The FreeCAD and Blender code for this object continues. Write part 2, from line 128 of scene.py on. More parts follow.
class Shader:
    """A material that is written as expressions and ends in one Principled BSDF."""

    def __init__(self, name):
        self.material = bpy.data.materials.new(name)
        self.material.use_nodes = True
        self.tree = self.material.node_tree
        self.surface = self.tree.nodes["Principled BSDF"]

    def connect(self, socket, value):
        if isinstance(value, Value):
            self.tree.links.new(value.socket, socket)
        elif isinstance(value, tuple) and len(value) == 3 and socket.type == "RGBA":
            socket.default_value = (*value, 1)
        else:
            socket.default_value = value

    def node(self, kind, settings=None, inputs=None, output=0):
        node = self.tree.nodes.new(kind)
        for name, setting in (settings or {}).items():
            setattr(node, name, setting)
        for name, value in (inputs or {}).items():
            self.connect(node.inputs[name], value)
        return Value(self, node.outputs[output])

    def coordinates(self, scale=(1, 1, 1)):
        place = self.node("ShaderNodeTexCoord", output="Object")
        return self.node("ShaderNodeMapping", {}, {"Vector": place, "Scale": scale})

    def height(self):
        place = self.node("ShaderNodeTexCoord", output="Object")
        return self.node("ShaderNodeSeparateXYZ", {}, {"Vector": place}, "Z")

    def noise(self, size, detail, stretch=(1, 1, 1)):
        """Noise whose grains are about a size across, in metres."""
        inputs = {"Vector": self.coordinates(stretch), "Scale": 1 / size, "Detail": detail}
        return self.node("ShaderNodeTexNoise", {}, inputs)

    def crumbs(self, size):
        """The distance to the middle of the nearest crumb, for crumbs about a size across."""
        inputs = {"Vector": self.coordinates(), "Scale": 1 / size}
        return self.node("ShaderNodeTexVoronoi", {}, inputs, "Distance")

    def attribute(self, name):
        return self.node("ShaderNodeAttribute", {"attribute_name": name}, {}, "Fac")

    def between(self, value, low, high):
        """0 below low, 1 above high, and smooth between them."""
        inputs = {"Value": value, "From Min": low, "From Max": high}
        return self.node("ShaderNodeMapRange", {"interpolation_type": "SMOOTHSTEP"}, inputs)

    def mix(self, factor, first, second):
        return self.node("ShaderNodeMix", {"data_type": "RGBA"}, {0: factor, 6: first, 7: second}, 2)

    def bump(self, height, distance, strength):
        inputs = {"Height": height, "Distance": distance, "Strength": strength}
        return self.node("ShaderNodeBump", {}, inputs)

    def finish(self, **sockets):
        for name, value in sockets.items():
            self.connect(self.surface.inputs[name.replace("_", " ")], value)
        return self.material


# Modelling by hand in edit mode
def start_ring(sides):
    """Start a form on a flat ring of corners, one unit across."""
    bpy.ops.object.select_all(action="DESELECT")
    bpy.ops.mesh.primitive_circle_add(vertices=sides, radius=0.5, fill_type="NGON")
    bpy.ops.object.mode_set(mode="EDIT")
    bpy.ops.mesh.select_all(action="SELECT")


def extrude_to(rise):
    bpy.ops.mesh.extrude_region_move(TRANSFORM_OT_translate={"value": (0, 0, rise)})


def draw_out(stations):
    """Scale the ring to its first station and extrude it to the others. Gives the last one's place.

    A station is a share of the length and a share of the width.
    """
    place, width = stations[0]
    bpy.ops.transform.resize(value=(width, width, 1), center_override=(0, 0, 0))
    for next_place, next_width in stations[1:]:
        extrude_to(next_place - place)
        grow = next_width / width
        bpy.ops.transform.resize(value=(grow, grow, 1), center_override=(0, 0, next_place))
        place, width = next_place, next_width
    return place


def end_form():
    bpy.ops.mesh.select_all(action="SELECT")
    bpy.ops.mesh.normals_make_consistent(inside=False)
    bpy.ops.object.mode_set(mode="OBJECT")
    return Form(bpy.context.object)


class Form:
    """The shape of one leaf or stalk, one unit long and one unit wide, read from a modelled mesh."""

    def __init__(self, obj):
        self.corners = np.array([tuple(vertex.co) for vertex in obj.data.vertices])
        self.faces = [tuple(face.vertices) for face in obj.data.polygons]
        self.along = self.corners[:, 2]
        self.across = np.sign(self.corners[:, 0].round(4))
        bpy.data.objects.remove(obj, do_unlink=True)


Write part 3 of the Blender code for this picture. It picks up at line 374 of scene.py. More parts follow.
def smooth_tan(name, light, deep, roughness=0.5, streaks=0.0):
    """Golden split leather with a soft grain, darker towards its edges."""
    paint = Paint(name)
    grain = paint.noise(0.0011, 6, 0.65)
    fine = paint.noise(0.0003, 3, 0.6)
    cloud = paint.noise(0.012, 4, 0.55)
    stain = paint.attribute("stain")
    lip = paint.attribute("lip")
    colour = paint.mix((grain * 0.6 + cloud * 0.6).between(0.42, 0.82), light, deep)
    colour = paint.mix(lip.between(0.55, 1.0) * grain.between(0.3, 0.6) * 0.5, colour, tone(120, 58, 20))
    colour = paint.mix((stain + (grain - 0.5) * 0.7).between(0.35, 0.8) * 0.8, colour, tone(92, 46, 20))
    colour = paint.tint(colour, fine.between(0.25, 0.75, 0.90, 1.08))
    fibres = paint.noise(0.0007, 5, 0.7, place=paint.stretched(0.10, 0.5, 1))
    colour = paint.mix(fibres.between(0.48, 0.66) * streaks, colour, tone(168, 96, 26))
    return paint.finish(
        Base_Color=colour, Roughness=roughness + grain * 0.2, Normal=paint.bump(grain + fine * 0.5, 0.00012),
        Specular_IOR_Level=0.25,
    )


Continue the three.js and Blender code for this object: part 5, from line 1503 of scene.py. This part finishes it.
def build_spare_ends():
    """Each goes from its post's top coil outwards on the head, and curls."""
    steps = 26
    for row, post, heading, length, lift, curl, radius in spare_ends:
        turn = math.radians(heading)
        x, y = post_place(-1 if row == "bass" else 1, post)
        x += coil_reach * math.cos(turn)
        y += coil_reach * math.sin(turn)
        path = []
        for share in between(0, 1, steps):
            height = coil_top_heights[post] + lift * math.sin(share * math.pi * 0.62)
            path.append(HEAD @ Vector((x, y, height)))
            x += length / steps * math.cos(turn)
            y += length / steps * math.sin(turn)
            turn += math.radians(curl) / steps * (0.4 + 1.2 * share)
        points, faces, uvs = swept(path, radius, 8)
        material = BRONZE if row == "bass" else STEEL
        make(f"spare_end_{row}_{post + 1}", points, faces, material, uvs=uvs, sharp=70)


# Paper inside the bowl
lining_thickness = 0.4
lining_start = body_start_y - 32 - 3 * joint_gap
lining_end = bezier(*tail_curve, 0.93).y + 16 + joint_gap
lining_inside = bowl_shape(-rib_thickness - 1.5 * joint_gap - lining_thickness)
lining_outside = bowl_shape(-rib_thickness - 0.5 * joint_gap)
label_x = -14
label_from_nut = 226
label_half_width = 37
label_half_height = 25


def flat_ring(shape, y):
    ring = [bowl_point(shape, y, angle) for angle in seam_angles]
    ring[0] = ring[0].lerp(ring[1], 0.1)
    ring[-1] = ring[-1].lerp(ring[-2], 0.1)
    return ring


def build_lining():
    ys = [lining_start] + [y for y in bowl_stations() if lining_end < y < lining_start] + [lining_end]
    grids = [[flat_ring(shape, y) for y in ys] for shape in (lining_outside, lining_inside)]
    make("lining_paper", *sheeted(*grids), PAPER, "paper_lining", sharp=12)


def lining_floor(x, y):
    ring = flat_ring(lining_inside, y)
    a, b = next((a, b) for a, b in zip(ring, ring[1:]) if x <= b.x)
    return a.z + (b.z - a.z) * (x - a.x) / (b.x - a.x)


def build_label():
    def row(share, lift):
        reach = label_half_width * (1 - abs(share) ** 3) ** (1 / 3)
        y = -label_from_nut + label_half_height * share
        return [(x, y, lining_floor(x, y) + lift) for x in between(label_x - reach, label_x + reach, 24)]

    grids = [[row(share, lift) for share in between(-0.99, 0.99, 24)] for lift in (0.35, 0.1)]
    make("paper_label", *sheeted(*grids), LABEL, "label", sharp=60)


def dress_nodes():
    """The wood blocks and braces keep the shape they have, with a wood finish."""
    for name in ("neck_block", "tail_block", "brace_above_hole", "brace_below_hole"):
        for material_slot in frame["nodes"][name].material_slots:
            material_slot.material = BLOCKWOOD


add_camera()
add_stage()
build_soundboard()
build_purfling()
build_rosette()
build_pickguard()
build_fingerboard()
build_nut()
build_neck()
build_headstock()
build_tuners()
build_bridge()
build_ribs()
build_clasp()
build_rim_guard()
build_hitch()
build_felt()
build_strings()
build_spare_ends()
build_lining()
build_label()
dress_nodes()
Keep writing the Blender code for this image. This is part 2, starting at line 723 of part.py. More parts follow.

# Directive
Find the word "scene" in the entries, and copy every line it shows up in.

# Solution to this problem
The FreeCAD and Blender code for this object continues. Write part 2, from line 128 of scene.py on. More parts follow.
Write part 3 of the Blender code for this picture. It picks up at line 374 of scene.py. More parts follow.
Continue the three.js and Blender code for this object: part 5, from line 1503 of scene.py. This part finishes it.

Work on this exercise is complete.